Il Miur organizza convegni sull’importanza del Cinese, ma ad insegnarlo manda solo supplenti
Anief – Mentre le università italiane si popolano di studenti iscritti ai corsi di Cinese, costringendo i rettori ad introdurre il numero ‘chiuso’, e il Ministero dell’Istruzione si diletta a realizzare convegni dedicati all’importanza della “didattica del Cinese-Mandarino nelle scuole superiori italiane”, il sindacato scopre che le cattedre dell’insegnamento del cinese vanno perse.
Anief – Mentre le università italiane si popolano di studenti iscritti ai corsi di Cinese, costringendo i rettori ad introdurre il numero ‘chiuso’, e il Ministero dell’Istruzione si diletta a realizzare convegni dedicati all’importanza della “didattica del Cinese-Mandarino nelle scuole superiori italiane”, il sindacato scopre che le cattedre dell’insegnamento del cinese vanno perse.
Perché lo stesso Miur, assieme al Governo, non ha permesso ai 175 docenti abilitati all’insegnamento del Cinese alle superiori, di inserirsi nelle graduatorie ad esaurimento e quindi di partecipare al piano straordinario di assunzioni della riforma.
Secondo il sindacato stiamo assistendo all’ennesima contraddizione di questo piano di assunzioni fallimentare: se è vero che il cinese è diventata una lingua “sempre più oggetto di interesse non solo perché facilita l'ingresso nel mondo del lavoro sia all'estero – per chi vuole trasferirsi – sia in Italia, permettendo così un accesso diretto alle informazioni relative, ad esempio, a imprese, produzione, basi monetarie, cicli del prodotto”, come ci hanno detto il 7 e 8 settembre gli esperti della materia, allora l’amministrazione deve spiegarci per quale motivo ha permesso negli ultimi anni, prima a 115 docenti precari e poi ad altri 60, di abilitarsi all’insegnamento e poi lasciarli al palo.
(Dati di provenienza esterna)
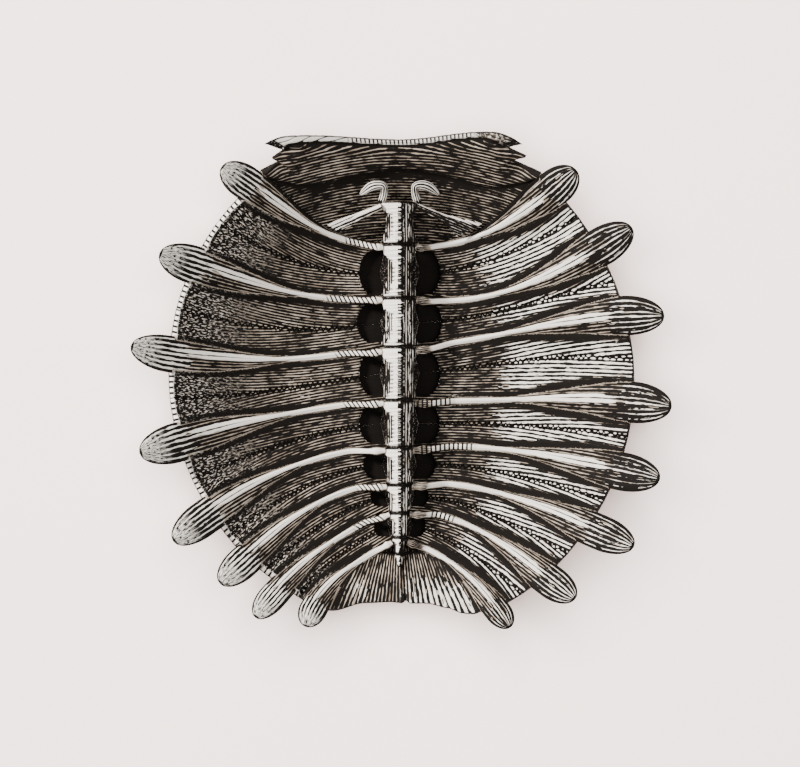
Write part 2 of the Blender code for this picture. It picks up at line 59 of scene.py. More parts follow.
# The backbone, front to rear.
SEAMS = (0.1078, 0.0820, 0.0496, 0.0199, -0.0125, -0.0413, -0.0640, -0.0810, -0.0956, -0.1056, -0.1135)
SEAM_HALF = (0.0120, 0.0118, 0.0118, 0.0118, 0.0108, 0.0093, 0.0086, 0.0068, 0.0050, 0.0036, 0.0010)
WAIST_HALF = (0.0080, 0.0069, 0.0082, 0.0088, 0.0076, 0.0074, 0.0064, 0.0048, 0.0036, 0.0024)
WAIST_POWER = 1.6
CENTRUM_LIFT = 0.0140
CENTRUM_BELLY = 0.0040
TAIL_LIFT = 0.0085
TAIL_BELLY = 0.0018
ROOF = 1.8
ROOF_POWER = 1.35
ARCH_HALF = 0.0024
RIB_ROOTS = (0.0820, 0.0496, 0.0199, -0.0125, -0.0413, -0.0632, -0.0800, -0.0988)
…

Facendo perdere altrettanti posti al piano di assunzioni. E creando non pochi problemi in fase di assegnazione delle supplenze annuali, tanto che la maggior parte degli uffici scolastici territoriali ha difficoltà a far sottoscrivere i 100mila contratti fino al 30 giugno o 31 agosto del 2016.
“Ogni settimana che passa – spiega Marcello Pacifico, presidente Anief – stanno sempre più venendo fuori le assurdità di questo progetto di riforma improvvisato: chi conosce la scuola sa bene, infatti, che ci sono delle classi di concorso famose per essere carenti di docenti. Come il sostegno e la matematica alle medie. E lo stesso non poteva che accadere per le nuove discipline, come appunto il cinese, per le quali il Miur ha messo a bando 175 posti negli ultimi anni proprio perchè c’era bisogno del loro apporto nelle scuole”.
“Nel frattempo – continua il presidente Anief – , si sono create le cattedre, perché la stessa amministrazione ci ha detto nei due giorni di convegno a Viale Trastevere che l’insegnamento del cinese è in forte espansione. Tutto è chiaro, quindi. Peccato che per chiudere il cerchio, bisognava assumere gli insegnanti selezionati e preparati allo scopo. Che invece, dopo essersi formati nelle università, pure a loro spese, al pari di quelli abilitati con Pas, Scienze della formazione primaria e all’estero, nelle intenzioni di chi amministra la scuola dovranno rimanere ancora supplenti per chissà quanti anni”.
A rendere il tutto ancora più paradossale è il fatto che nelle prossime settimane, la Legge 107/15 ha dato facoltà alle scuole di deliberare, attraverso i Collegi dei Docenti, il fabbisogno di insegnanti da collocare nel cosiddetto organico aggiuntivo: in linea teorica, si tratta di un potenziamento importante per ogni istituto perché porterebbe sei, forse sette, docenti in più. Che andranno anche a migliorare anche la didattica, anche se la tendenza, temiamo, sarà quella di utilizzarli come ‘tappabuchi’.
“Ora, se le scuole superiori con profili linguistici, come probabile, dovessero chiedere tanti docenti di cinese, il risultato sarà lo stesso delle fasi precedenti di assunzioni: il Miur, che negli ultimi anni ha cambiato ben tre volte il nome alla nuova disciplina in crescita, metterà centinaia di posti a disposizione per le immissioni in ruolo. Ma nessuno verrà assunto, perché questi precari, pur in possesso di tutti i titoli per entrare nei ruoli dello Stato, vengono lasciati a stagnare nelle graduatorie d’istituto. In attesa – conclude Pacifico – di partecipare all’ennesimo concorso”.